**Given task**
Starting at the line that contains "obj.data.transform(world)", reproduce each line exactly up to and including the line that contains "for one operation.". Reproduce nothing else.

**Source excerpt**
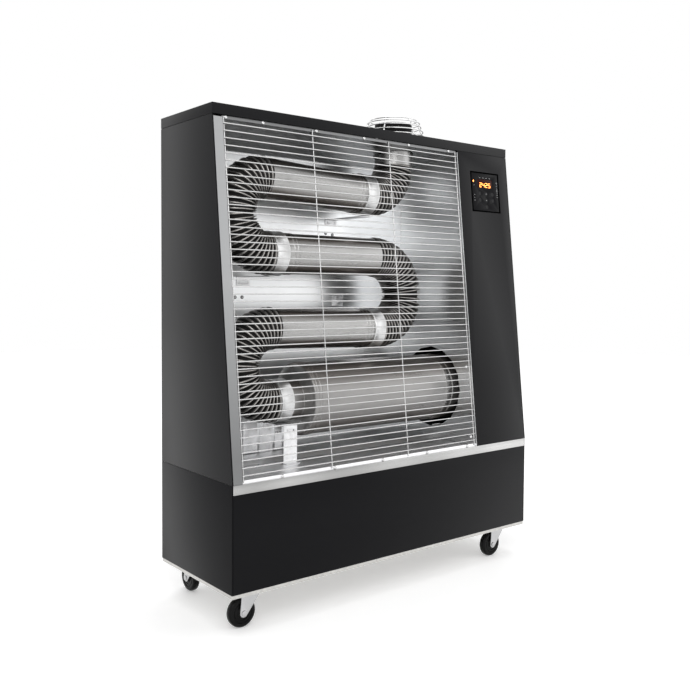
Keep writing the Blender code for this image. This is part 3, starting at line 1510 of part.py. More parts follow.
def make_mains_gland():
    """Cable gland in the base's back: hexagon, domed nut and thread with its bore."""
    y_face = from_front(BASE_D)
    centre = Vector((from_left(GLAND_X), y_face, above_base(GLAND_Z)))
    thread = GLAND_THREAD_D / 2
    bm = rod(
        bmesh.new(),
        centre - Vector((0, GLAND_THREAD_L, 0)),
        centre + Vector((0, FIT + GLAND_HEX_L / 2, 0)),
        2 * thread,
        HOLE_SIDES,
    )
    gland = new_object("mains_gland", bm, "tank_black")
    outside = bmesh.new()
    start = centre + Vector((0, FIT, 0))
    hexagon = GLAND_HEX_W / 2 / math.cos(math.pi / WIRE_SIDES)
    turned(outside, start, (0, 1, 0), [(0, hexagon), (GLAND_HEX_L, hexagon)], WIRE_SIDES)
    combine(gland, outside, "UNION")
    dome = bmesh.new()
    profile = [
        (GLAND_HEX_L / 2, GLAND_DOME_D / 2),
        (GLAND_HEX_L + GLAND_DOME_L / 2, GLAND_DOME_D / 2),
        (GLAND_HEX_L + GLAND_DOME_L, GLAND_BORE_D / 2 + (GLAND_DOME_D - GLAND_BORE_D) / 4),
    ]
    turned(dome, start, (0, 1, 0), profile, HOLE_SIDES)
    combine(gland, dome, "UNION")
    bore = bmesh.new()
    tail = centre - Vector((0, GLAND_THREAD_L + OVERRUN, 0))
    nose = start + Vector((0, GLAND_HEX_L + GLAND_DOME_L + OVERRUN, 0))
    rod(bore, tail, nose, GLAND_BORE_D, KEY_SIDES)
    return combine(gland, bore, "DIFFERENCE")


def panel_point(share_x, share_z, depth):
    """Point on the control panel, by shares of its width and height."""
    x = from_left(PANEL_LEFT + share_x * PANEL_W)
    z = above_base(PANEL_BOTTOM_Z + share_z * PANEL_H)
    return Vector((x, lean_y(z, depth), z))


def lean_normal():
    """Unit vector out of the leaning front."""
    return Vector((0, -math.cos(LEAN_ANGLE), math.sin(LEAN_ANGLE)))


def make_control_bezel():
    """Control panel: a face in the column's opening on a wider back plate."""
    x0 = from_left(PANEL_LEFT)
    x1 = from_left(PANEL_LEFT + PANEL_W)
    z0 = above_base(PANEL_BOTTOM_Z)
    z1 = above_base(PANEL_BOTTOM_Z + PANEL_H)
    seat = PANEL_WALL + FIT
    levels = ((0, PANEL_SET), (0, seat), (PANEL_LIP, seat), (PANEL_LIP, PANEL_T))
    sections = []
    for grow, depth in levels:
        corners = [
            (x0 - grow, z0 - grow),
            (x1 + grow, z0 - grow),
            (x1 + grow, z1 + grow),
            (x0 - grow, z1 + grow),
        ]
        sections.append([(x, lean_y(z, depth), z) for x, z in corners])
    bezel = new_object("control_bezel", loft(bmesh.new(), sections), "gloss_black")
    holes = bmesh.new()
    normal = lean_normal()
    for share_x, share_z in KEY_PLACE_SHARES:
        face = panel_point(share_x, share_z, PANEL_SET)
        rod(
            holes,
            face + normal * OVERRUN,
            face - normal * (PANEL_T + OVERRUN),
            KEY_D + 2 * FIT,
            KEY_SIDES,
        )
    combine(bezel, holes, "DIFFERENCE")
    window = bmesh.new()
    middle = panel_point(*DISPLAY_CENTRE_SHARE, 0)
    corners = []
    for sx, sz in ((-1, -1), (1, -1), (1, 1), (-1, 1)):
        corners.append((middle.x + sx * DISPLAY_W / 2, middle.z + sz * DISPLAY_H / 2))
    depths = (-OVERRUN, PANEL_SET + DISPLAY_DEPTH)
    loft(window, [[(x, lean_y(z, depth), z) for x, z in corners] for depth in depths])
    return combine(bezel, window, "DIFFERENCE")


def make_keys():
    """Seven round keys, each sliding in its own hole of the control panel."""
    normal = lean_normal()
    for number, (share_x, share_z) in enumerate(KEY_PLACE_SHARES, start=1):
        face = panel_point(share_x, share_z, PANEL_SET) + normal * KEY_PROUD
        bm = rod(bmesh.new(), face, face - normal * KEY_L, KEY_D, KEY_SIDES)
        key = new_object(f"key_{number}", bm, "key_grey")
        move_origin(key, face)


def make_control_board():
    """Closed box of the controller, fixed behind the control panel."""
    x0 = from_left(PANEL_LEFT) + BOARD_MARGIN
    x1 = from_left(PANEL_LEFT + PANEL_W) - BOARD_MARGIN
    z0 = above_base(PANEL_BOTTOM_Z) + BOARD_MARGIN
    z1 = above_base(PANEL_BOTTOM_Z + PANEL_H) - BOARD_MARGIN
    corners = [(x0, z0), (x1, z0), (x1, z1), (x0, z1)]
    start = PANEL_T + FIT + KEY_TRAVEL
    depths = (start, start + BOARD_DEPTH)
    bm = loft(bmesh.new(), [[(x, lean_y(z, depth), z) for x, z in corners] for depth in depths])
    return new_object("control_board", bm, "motor_grey")


# Casters


def caster_places():
    """X, Y and trail direction of each caster's kingpin."""
    x = BODY_W / 2 - CASTER_INSET_X
    front = from_front(CASTER_FRONT_Y)
    rear = from_front(BASE_D) - CASTER_REAR_INSET
    left_trail = Vector((-1, 0, 0))
    back_trail = Vector((0, 1, 0))
    return [
        (-x, front, left_trail),
        (x, front, left_trail),
        (-x, rear, back_trail),
        (x, rear, back_trail),
    ]


CASTER_NAMES = ("front_left", "front_right", "rear_left", "rear_right")


def fork_leg_outline():
    """Leg seen from the side: wide at the crown, round at the axle."""
    top = CASTER_H - PLATE_T - FIT - race_height()
    points = [(-CROWN_D / 2, top), (-CROWN_D / 2, top - CROWN_T)]
    start = math.radians(FORK_ARC_START_DEG)
    end = math.radians(FORK_ARC_END_DEG)
    for i in range(FORK_ARC_STEPS + 1):
        angle = start + (end - start) * i / FORK_ARC_STEPS
        u = CASTER_TRAIL + FORK_END_R * math.cos(angle)
        v = WHEEL_R + FORK_END_R * math.sin(angle)
        points.append((u, v))
    points += [(CROWN_D / 2 + FORK_END_R / 2, top - CROWN_T), (CROWN_D / 2 + FORK_END_R / 2, top)]
    return points


def race_height():
    """Height of the swivel race, between the plate and the fork's crown."""
    return CASTER_H - PLATE_T - FIT - WHEEL_D - CROWN_T - FORK_WALL


def make_fork(name, x, y, trail):
    """Swivelling fork: race, crown, two legs and the wheel's axle."""
    across = Vector((-trail.y, trail.x, 0))
    pin = Vector((x, y, 0))
    top = CASTER_H - PLATE_T - FIT
    crown = top - race_height()
    outline = [
        (0, RACE_RIM_D / 2),
        (race_height() / 2, RACE_D / 2),
        (race_height() + CROWN_T / 2, RACE_D / 2),
    ]
    start = pin + Vector((0, 0, top))
    race = turned(bmesh.new(), start, (0, 0, -1), outline, HOLE_SIDES)
    fork = new_object(name, race, "zinc")
    inner = WHEEL_W / 2 + FORK_SIDE_GAP
    outer = inner + FORK_WALL
    span = (CROWN_D / 2 + FORK_END_R / 2, -CROWN_D / 2)
    bridge = bmesh.new()
    corners = [
        pin + trail * span[0] + across * (inner + FORK_WALL / 2),
        pin + trail * span[0] - across * (inner + FORK_WALL / 2),
        pin + trail * span[1] - across * (inner + FORK_WALL / 2),
        pin + trail * span[1] + across * (inner + FORK_WALL / 2),
    ]
    levels = (crown, crown - CROWN_T)
    loft(bridge, [[Vector((p.x, p.y, z)) for p in corners] for z in levels])
    combine(fork, bridge, "UNION")
    legs = bmesh.new()
    for side in (-1, 1):
        sections = []
        for offset in (inner, outer):
            place = pin + across * (side * offset)
            sections.append([place + trail * u + Vector((0, 0, v)) for u, v in fork_leg_outline()])
        loft(legs, sections)
    combine(fork, legs, "UNION")
    hub = pin + trail * CASTER_TRAIL + Vector((0, 0, WHEEL_R))
    head = outer + AXLE_HEAD_T
    axle = [
        (-head, AXLE_HEAD_D / 2),
        (-inner, AXLE_HEAD_D / 2),
        (-inner, AXLE_D / 2),
        (inner, AXLE_D / 2),
        (inner, AXLE_HEAD_D / 2),
        (head, AXLE_HEAD_D / 2),
    ]
    combine(fork, turned(bmesh.new(), hub, across, axle, KEY_SIDES), "UNION")
    move_origin(fork, start)
    return fork


def make_wheel(name, x, y, trail):
    """Caster wheel with rounded tread edges, a dished side and an axle bore."""
    across = Vector((-trail.y, trail.x, 0))
    hub = Vector((x, y, WHEEL_R)) + trail * CASTER_TRAIL
    half = WHEEL_W / 2
    bore = AXLE_D / 2 + FIT
    side = [
        (half, bore),
        (half, WHEEL_HUB_D / 2),
        (half - WHEEL_DISH, (WHEEL_HUB_D + WHEEL_RIM_D) / 4),
        (half, WHEEL_RIM_D / 2),
        (half - WHEEL_EDGE, WHEEL_R),
    ]
    outline = side + [(-distance, radius) for distance, radius in reversed(side)]
    bm = turned(bmesh.new(), hub, across, outline, ROUND_SIDES, looped=True)
    wheel = new_object(name, bm, "caster_rubber")
    move_origin(wheel, hub)
    return wheel


def make_casters():
    """Four swivelling forks, each with its wheel."""
    for name, (x, y, trail) in zip(CASTER_NAMES, caster_places()):
        make_fork(f"caster_fork_{name}", x, y, trail)
        make_wheel(f"caster_wheel_{name}", x, y, trail)


def main():
    """Clear the scene and build every piece."""
    for obj in list(bpy.data.objects):
        bpy.data.objects.remove(obj, do_unlink=True)
    make_base_pan()
    make_base_front_panel()
    make_base_shell()
    make_base_deck()
    make_trim_strip()
    make_side_panel("side_panel_left", -1)
    make_side_panel("side_panel_right", 1)
    make_rear_panel()
    make_lid()
    make_control_column()
    make_reflector_left()
    make_reflector_right()
    make_reflector_back()
    make_reflector_top()
    make_reflector_floor()
    make_grille()
    make_tube_run()
    make_combustion_cylinder()
    make_cylinder_stand()
    make_brackets()
    make_flue_stub()
    make_flue_guard()
    make_burner_housing()
    make_blower_impeller()
    make_burner_motor()
    make_fuel_pump()
    make_ignition_transformer()
    make_fuel_tank()
    make_filler_cap()
    make_fuel_hose()
    make_mains_gland()
    make_control_bezel()
    make_keys()
    make_control_board()
    make_casters()


main()
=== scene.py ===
"""Visual dressing of a diesel infrared heater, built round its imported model.

Lengths are metres in the model's frame: +X right, +Y back, +Z up, ground at zero.
Each class is one sub-assembly: its fields are its sizes, and its methods model the
pieces, dress them in a finish and tie them to the bodies that carry them.
"""

import logging
import math
from collections.abc import Sequence
from dataclasses import dataclass
from enum import Enum

import bmesh
import bpy
from mathutils import Matrix, Vector


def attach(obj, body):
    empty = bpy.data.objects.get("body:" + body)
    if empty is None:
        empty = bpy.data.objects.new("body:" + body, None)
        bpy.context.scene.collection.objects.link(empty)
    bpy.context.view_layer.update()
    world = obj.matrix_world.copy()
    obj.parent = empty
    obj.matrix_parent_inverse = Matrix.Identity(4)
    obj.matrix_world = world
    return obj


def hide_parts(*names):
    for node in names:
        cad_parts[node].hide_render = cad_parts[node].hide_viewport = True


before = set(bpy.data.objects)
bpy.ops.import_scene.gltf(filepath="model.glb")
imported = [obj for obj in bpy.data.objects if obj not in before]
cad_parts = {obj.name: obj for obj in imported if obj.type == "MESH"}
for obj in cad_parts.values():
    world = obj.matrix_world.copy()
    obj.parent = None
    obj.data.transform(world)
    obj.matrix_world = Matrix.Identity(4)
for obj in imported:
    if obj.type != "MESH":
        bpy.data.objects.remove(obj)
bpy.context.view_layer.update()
LOG = logging.getLogger("heater")

Pair = tuple[float, float]
Triple = tuple[float, float, float]


# Shader graphs


class Value:
    """A shader socket that takes part in Python arithmetic."""

    def __init__(self, graph: "Graph", socket: bpy.types.NodeSocket) -> None:
        """Wrap a socket of a graph."""
        self.graph = graph
        self.socket = socket

    def _math(self, operation: str, first: "Term", second: "Term") -> "Value":
        """Add a Math node for one operation.

        Args:
            operation: the Math node's operation.
            first: its first value.
            second: its second value.

        Returns:
            The node's result.
        """
        return self.graph.node("ShaderNodeMath", {"operation": operation}, {0: first, 1: second})

    def __add__(self, other: "Term") -> "Value":
        """Sum."""
        return self._math("ADD", self, other)

    def __radd__(self, other: "Term") -> "Value":
        """Sum, reflected."""
        return self._math("ADD", other, self)

    def __sub__(self, other: "Term") -> "Value":
        """Difference."""
        return self._math("SUBTRACT", self, other)

    def __rsub__(self, other: "Term") -> "Value":
        """Difference, reflected."""
        return self._math("SUBTRACT", other, self)

    def __mul__(self, other: "Term") -> "Value":
        """Product."""
        return self._math("MULTIPLY", self, other)

    def __rmul__(self, other: "Term") -> "Value":
        """Product, reflected."""
        return self._math("MULTIPLY", other, self)


Term = Value | float | Sequence[float]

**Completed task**
    obj.data.transform(world)
    obj.matrix_world = Matrix.Identity(4)
for obj in imported:
    if obj.type != "MESH":
        bpy.data.objects.remove(obj)
bpy.context.view_layer.update()
LOG = logging.getLogger("heater")

Pair = tuple[float, float]
Triple = tuple[float, float, float]


# Shader graphs


class Value:
    """A shader socket that takes part in Python arithmetic."""

    def __init__(self, graph: "Graph", socket: bpy.types.NodeSocket) -> None:
        """Wrap a socket of a graph."""
        self.graph = graph
        self.socket = socket

    def _math(self, operation: str, first: "Term", second: "Term") -> "Value":
        """Add a Math node for one operation.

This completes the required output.